Report the number of lines in these entries that contain "context". Write only the number.

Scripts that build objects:

==*==

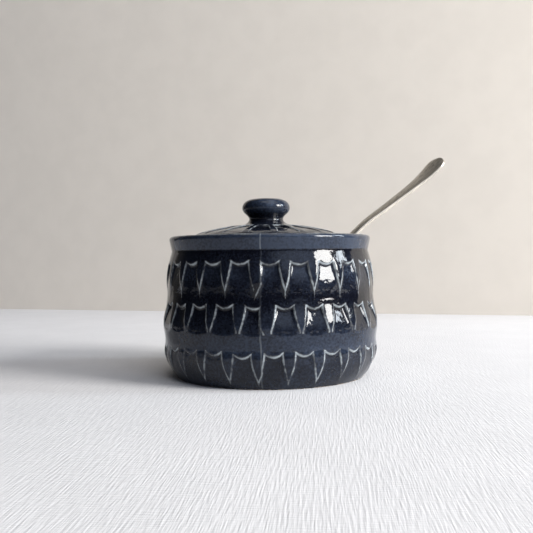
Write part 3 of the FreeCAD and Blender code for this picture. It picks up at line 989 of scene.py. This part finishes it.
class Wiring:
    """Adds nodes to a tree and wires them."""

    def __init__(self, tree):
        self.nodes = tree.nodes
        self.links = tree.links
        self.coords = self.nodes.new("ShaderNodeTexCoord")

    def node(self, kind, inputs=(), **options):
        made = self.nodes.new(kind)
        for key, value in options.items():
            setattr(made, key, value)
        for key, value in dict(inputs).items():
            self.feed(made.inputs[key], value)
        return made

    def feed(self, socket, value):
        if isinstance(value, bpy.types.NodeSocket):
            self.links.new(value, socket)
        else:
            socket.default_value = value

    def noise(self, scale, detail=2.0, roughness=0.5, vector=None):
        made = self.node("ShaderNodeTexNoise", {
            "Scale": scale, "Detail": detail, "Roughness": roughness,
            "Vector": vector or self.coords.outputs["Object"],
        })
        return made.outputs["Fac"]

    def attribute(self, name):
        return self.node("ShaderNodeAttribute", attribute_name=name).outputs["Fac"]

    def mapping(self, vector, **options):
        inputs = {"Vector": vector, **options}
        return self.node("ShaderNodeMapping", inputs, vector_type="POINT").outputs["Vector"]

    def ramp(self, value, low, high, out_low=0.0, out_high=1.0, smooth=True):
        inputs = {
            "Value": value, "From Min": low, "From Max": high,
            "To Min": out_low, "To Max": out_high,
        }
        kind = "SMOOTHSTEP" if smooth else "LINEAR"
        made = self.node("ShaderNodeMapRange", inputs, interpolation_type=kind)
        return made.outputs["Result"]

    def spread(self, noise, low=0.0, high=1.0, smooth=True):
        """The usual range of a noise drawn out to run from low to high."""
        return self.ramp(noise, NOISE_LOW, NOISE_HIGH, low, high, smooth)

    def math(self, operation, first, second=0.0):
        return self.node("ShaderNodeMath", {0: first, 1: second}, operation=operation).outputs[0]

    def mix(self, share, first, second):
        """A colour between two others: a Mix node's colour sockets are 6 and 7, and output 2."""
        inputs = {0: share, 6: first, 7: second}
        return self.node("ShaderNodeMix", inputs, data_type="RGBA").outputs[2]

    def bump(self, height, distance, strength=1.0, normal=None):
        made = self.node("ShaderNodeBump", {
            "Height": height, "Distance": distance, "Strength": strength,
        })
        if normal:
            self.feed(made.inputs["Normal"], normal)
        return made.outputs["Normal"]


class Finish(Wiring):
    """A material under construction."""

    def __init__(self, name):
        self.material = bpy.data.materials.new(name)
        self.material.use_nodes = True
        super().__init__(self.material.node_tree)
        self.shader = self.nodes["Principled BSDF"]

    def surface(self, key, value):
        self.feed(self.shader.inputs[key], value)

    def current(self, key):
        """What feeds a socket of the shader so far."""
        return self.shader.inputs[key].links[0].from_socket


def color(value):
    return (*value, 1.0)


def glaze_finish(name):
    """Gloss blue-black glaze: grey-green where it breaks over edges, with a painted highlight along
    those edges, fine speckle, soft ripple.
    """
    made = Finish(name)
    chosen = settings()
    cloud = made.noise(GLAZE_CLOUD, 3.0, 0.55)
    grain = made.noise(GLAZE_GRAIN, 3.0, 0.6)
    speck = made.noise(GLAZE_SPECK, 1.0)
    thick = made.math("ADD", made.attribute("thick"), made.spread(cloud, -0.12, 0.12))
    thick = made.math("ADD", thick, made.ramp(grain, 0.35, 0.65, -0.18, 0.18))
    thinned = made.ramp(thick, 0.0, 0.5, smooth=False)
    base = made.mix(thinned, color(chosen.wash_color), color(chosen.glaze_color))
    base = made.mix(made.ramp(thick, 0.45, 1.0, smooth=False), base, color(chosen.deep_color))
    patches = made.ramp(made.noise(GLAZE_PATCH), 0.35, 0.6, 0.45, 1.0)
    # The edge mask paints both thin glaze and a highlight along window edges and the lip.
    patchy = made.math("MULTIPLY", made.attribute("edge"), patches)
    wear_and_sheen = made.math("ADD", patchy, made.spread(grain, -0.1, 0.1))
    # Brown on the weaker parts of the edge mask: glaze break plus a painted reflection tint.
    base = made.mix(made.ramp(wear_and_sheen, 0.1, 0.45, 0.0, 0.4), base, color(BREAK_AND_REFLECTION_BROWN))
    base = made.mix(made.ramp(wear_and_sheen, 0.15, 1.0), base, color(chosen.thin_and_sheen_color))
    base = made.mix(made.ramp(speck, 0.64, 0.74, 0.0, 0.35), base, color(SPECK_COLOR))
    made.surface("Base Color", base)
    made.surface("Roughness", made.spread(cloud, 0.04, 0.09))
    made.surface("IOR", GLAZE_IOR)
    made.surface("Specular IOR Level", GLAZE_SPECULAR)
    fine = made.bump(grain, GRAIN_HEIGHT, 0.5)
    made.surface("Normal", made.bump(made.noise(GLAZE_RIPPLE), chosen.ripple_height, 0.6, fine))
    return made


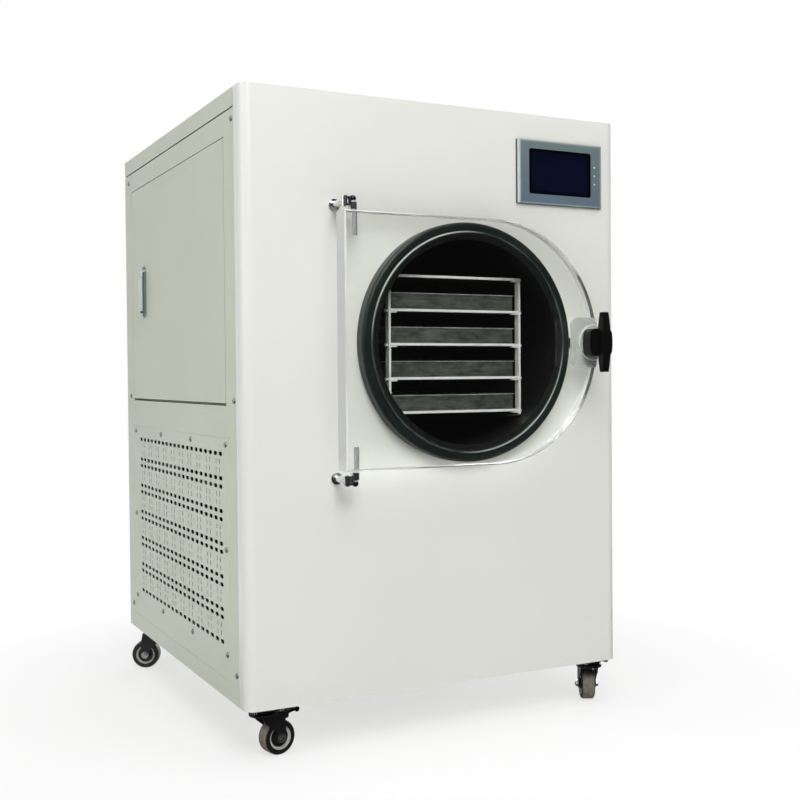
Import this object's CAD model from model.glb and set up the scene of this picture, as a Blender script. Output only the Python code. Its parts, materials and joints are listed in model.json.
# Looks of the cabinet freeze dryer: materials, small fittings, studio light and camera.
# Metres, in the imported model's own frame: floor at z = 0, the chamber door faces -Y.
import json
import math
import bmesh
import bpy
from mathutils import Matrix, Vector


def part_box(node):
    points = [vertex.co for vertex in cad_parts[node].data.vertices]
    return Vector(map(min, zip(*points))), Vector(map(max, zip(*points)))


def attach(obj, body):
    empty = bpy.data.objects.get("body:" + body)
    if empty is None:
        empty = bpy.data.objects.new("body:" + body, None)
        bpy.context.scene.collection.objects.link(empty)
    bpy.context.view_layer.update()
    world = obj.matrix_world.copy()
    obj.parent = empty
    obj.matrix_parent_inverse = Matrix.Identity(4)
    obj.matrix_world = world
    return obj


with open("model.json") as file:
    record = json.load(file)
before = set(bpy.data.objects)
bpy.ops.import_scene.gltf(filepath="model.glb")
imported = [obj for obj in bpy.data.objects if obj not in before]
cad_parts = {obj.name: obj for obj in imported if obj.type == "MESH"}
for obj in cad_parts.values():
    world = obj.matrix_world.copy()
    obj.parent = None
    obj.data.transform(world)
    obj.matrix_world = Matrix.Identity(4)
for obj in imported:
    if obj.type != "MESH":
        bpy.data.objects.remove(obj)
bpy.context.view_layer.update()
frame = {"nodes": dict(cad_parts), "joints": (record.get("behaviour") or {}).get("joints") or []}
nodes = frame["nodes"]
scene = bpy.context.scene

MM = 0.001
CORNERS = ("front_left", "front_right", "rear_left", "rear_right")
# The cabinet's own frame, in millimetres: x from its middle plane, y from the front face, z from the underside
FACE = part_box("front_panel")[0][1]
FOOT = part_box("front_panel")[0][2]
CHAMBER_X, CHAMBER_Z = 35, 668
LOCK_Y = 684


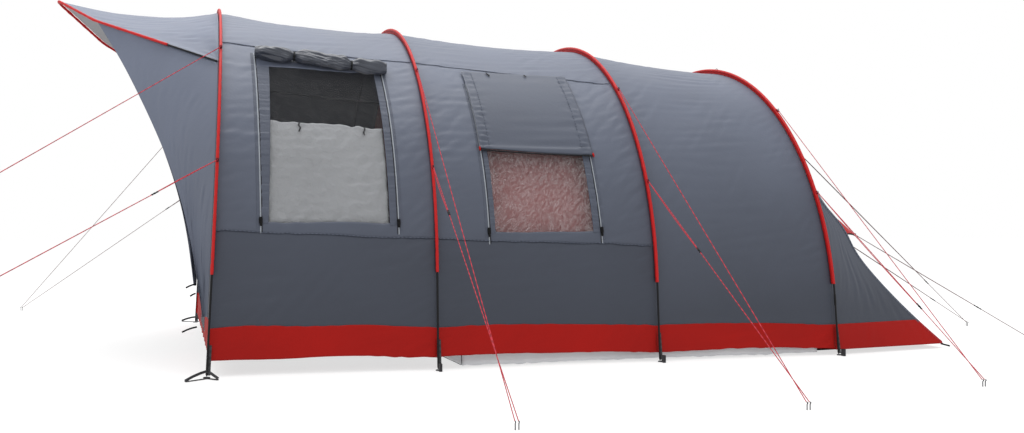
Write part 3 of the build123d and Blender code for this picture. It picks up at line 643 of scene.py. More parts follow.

==*==

TASK OUTPUT>
4